Write out the material below again, unchanged.

**GIVEN MATERIAL**
##############################

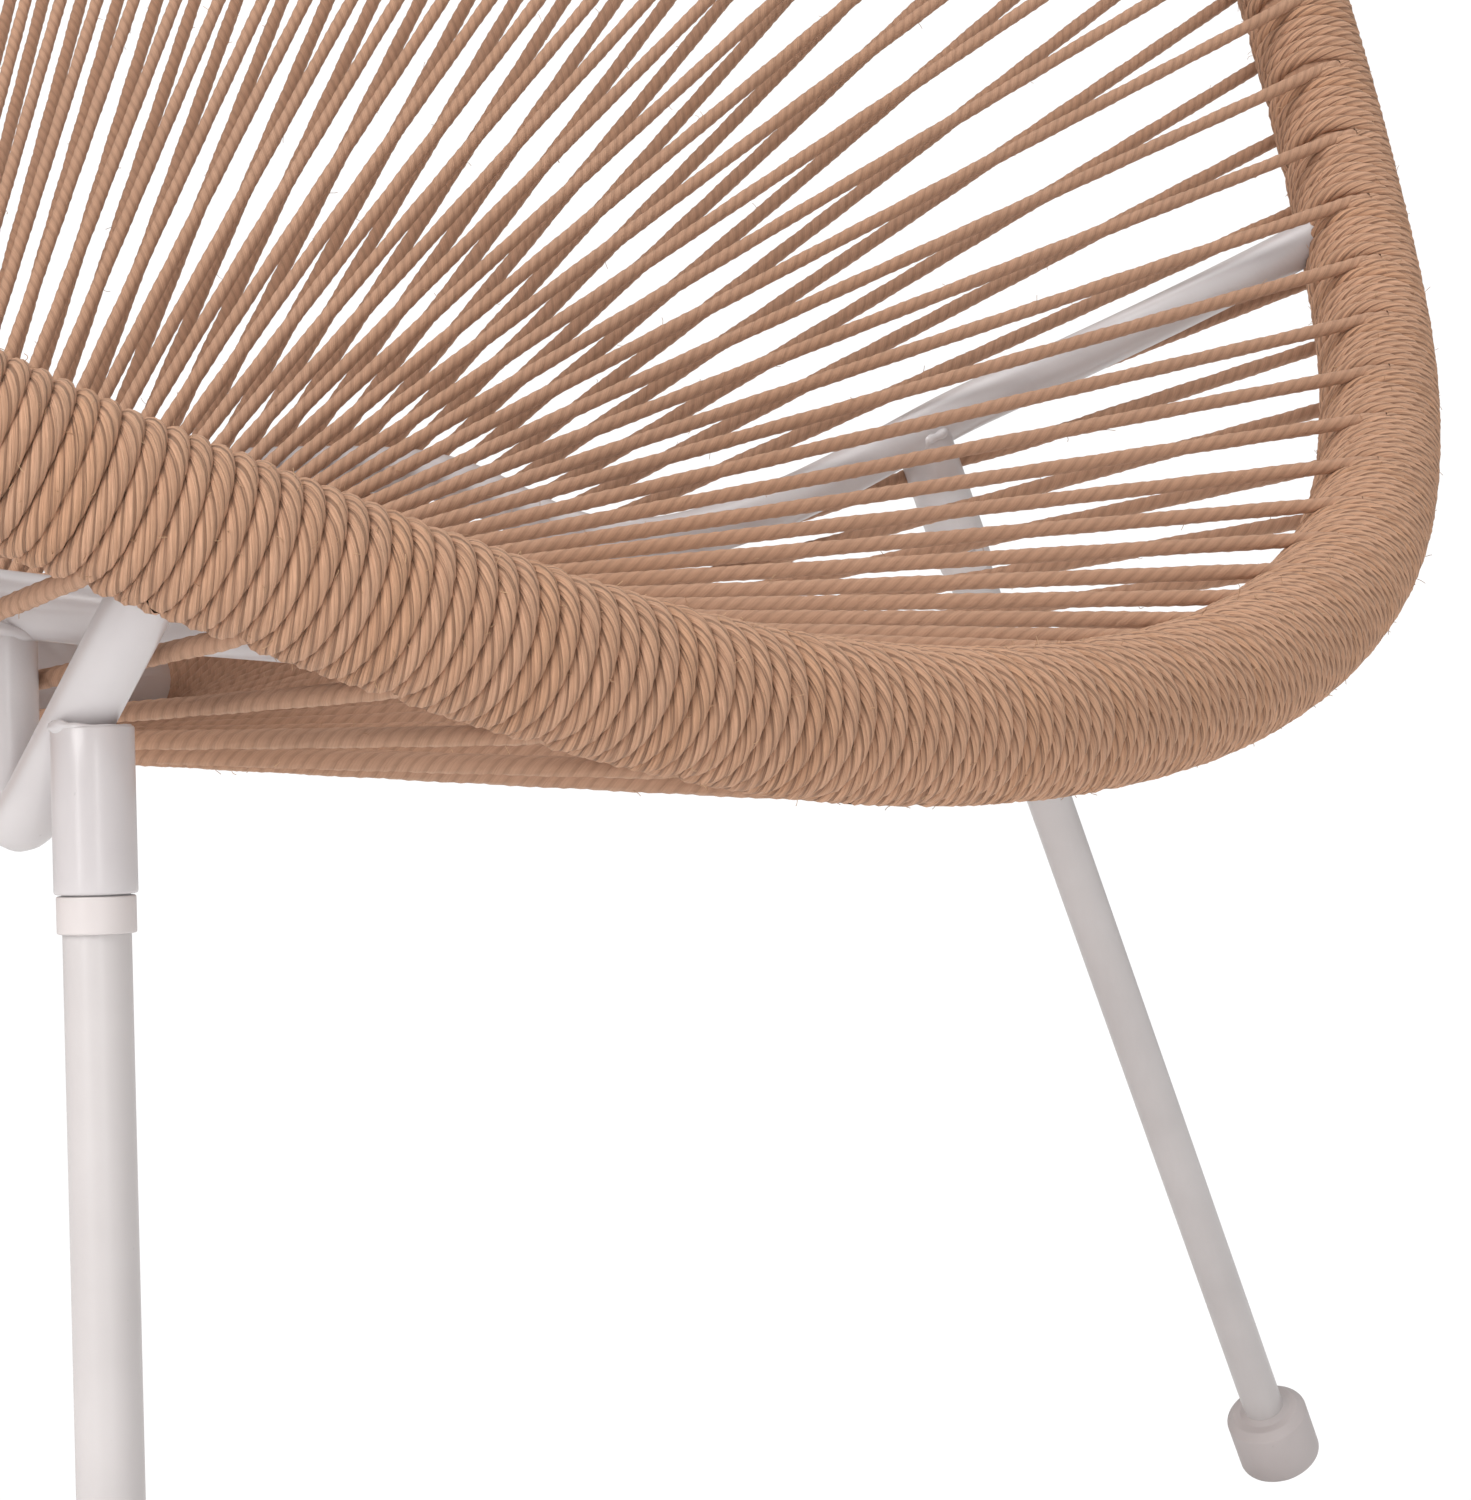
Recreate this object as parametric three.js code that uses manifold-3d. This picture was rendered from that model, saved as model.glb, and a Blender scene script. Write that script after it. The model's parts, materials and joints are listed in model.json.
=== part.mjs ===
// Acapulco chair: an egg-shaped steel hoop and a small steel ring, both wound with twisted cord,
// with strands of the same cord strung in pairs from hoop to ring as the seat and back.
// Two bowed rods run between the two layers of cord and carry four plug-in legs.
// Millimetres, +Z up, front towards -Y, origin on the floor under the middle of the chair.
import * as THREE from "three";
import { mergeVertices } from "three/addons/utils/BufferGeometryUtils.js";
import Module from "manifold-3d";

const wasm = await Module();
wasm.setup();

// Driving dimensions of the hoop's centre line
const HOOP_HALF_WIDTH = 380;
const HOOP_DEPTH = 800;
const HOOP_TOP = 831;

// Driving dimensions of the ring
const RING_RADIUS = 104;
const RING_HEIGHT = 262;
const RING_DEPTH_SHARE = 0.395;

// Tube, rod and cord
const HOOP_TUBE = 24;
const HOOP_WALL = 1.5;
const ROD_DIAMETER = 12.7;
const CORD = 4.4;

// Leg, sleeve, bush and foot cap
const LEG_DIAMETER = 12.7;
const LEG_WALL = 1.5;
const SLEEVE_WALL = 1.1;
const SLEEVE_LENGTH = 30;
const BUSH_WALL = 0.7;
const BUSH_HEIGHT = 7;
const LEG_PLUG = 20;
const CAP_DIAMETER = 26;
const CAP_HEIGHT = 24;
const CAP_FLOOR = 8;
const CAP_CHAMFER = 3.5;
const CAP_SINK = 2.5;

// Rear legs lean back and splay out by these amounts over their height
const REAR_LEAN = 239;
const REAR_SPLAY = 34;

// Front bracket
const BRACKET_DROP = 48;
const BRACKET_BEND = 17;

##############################

**OUTPUT FOR THIS TASK**
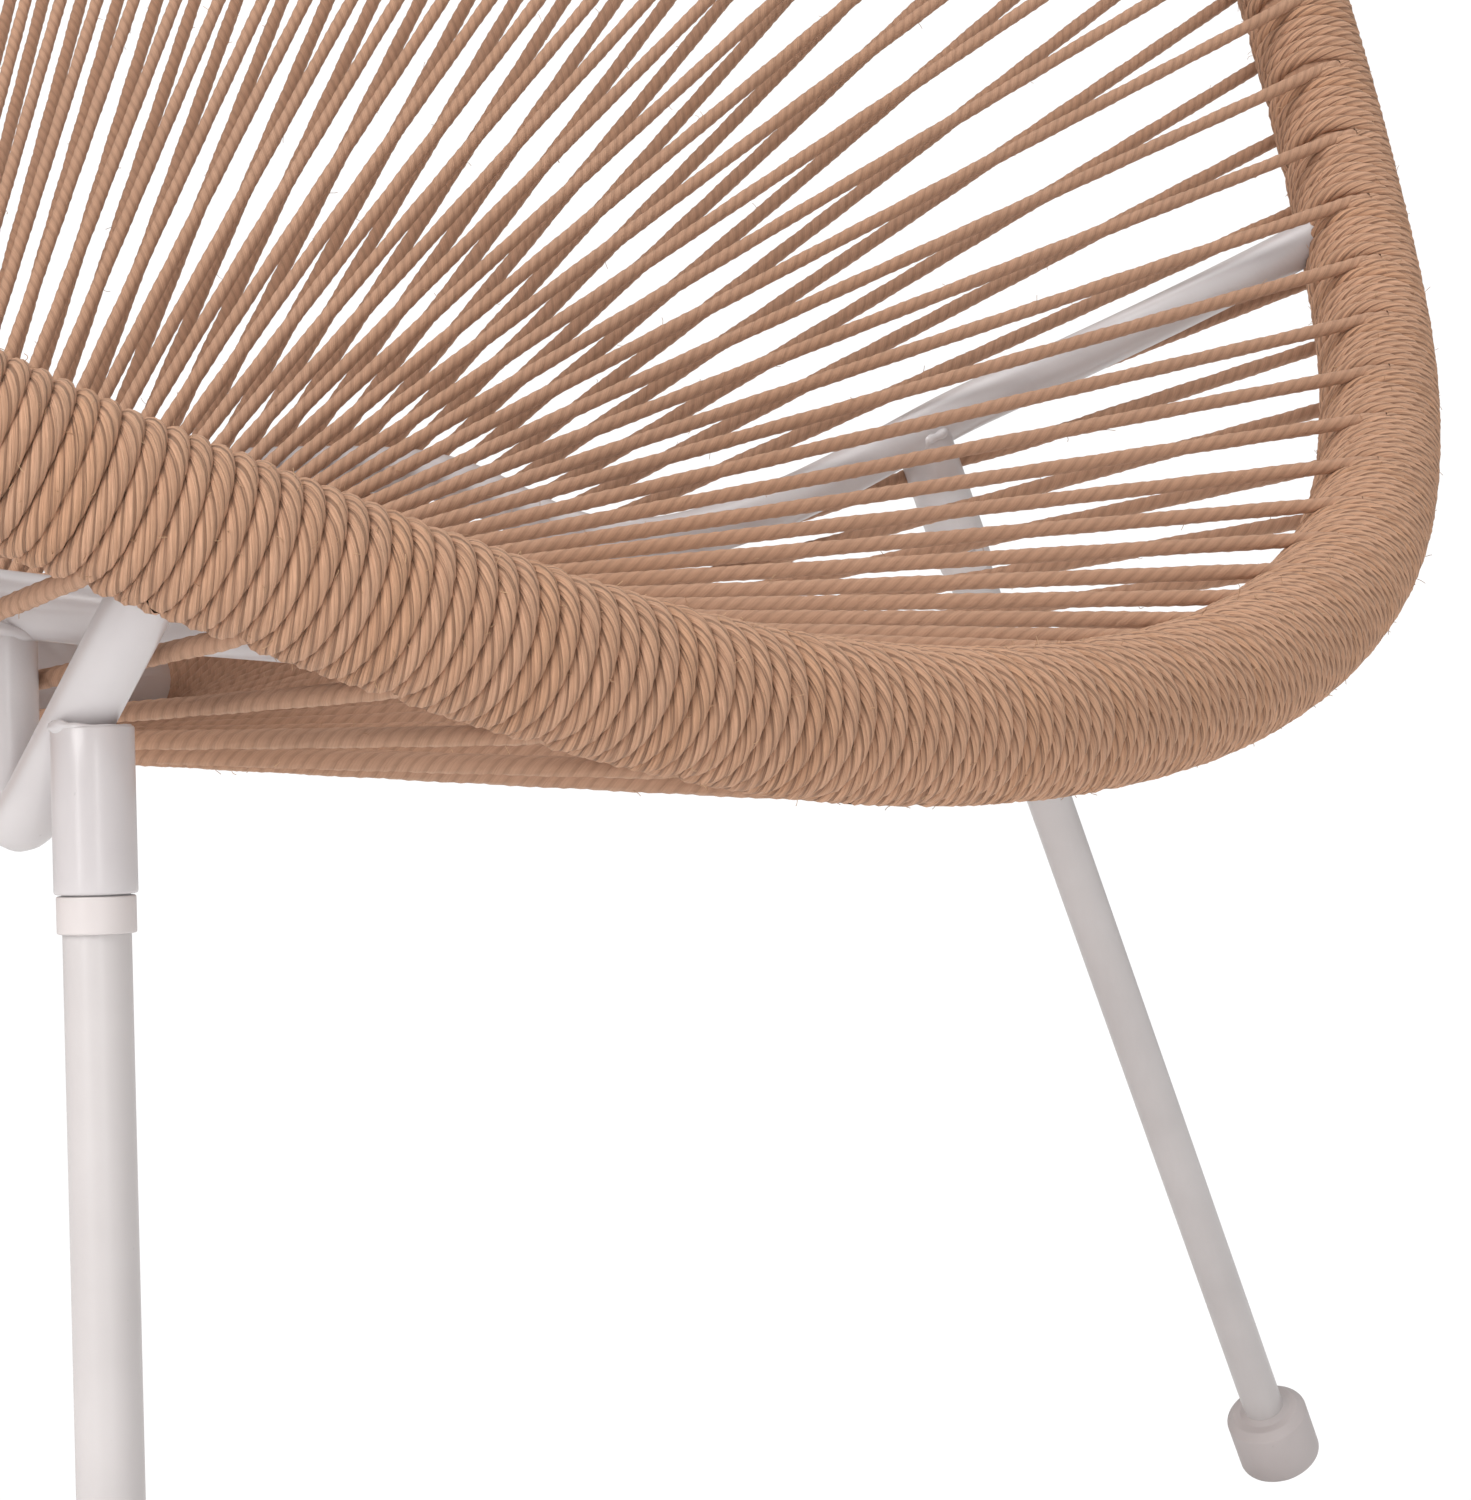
Recreate this object as parametric three.js code that uses manifold-3d. This picture was rendered from that model, saved as model.glb, and a Blender scene script. Write that script after it. The model's parts, materials and joints are listed in model.json.
=== part.mjs ===
// Acapulco chair: an egg-shaped steel hoop and a small steel ring, both wound with twisted cord,
// with strands of the same cord strung in pairs from hoop to ring as the seat and back.
// Two bowed rods run between the two layers of cord and carry four plug-in legs.
// Millimetres, +Z up, front towards -Y, origin on the floor under the middle of the chair.
import * as THREE from "three";
import { mergeVertices } from "three/addons/utils/BufferGeometryUtils.js";
import Module from "manifold-3d";

const wasm = await Module();
wasm.setup();

// Driving dimensions of the hoop's centre line
const HOOP_HALF_WIDTH = 380;
const HOOP_DEPTH = 800;
const HOOP_TOP = 831;

// Driving dimensions of the ring
const RING_RADIUS = 104;
const RING_HEIGHT = 262;
const RING_DEPTH_SHARE = 0.395;

// Tube, rod and cord
const HOOP_TUBE = 24;
const HOOP_WALL = 1.5;
const ROD_DIAMETER = 12.7;
const CORD = 4.4;

// Leg, sleeve, bush and foot cap
const LEG_DIAMETER = 12.7;
const LEG_WALL = 1.5;
const SLEEVE_WALL = 1.1;
const SLEEVE_LENGTH = 30;
const BUSH_WALL = 0.7;
const BUSH_HEIGHT = 7;
const LEG_PLUG = 20;
const CAP_DIAMETER = 26;
const CAP_HEIGHT = 24;
const CAP_FLOOR = 8;
const CAP_CHAMFER = 3.5;
const CAP_SINK = 2.5;

// Rear legs lean back and splay out by these amounts over their height
const REAR_LEAN = 239;
const REAR_SPLAY = 34;

// Front bracket
const BRACKET_DROP = 48;
const BRACKET_BEND = 17;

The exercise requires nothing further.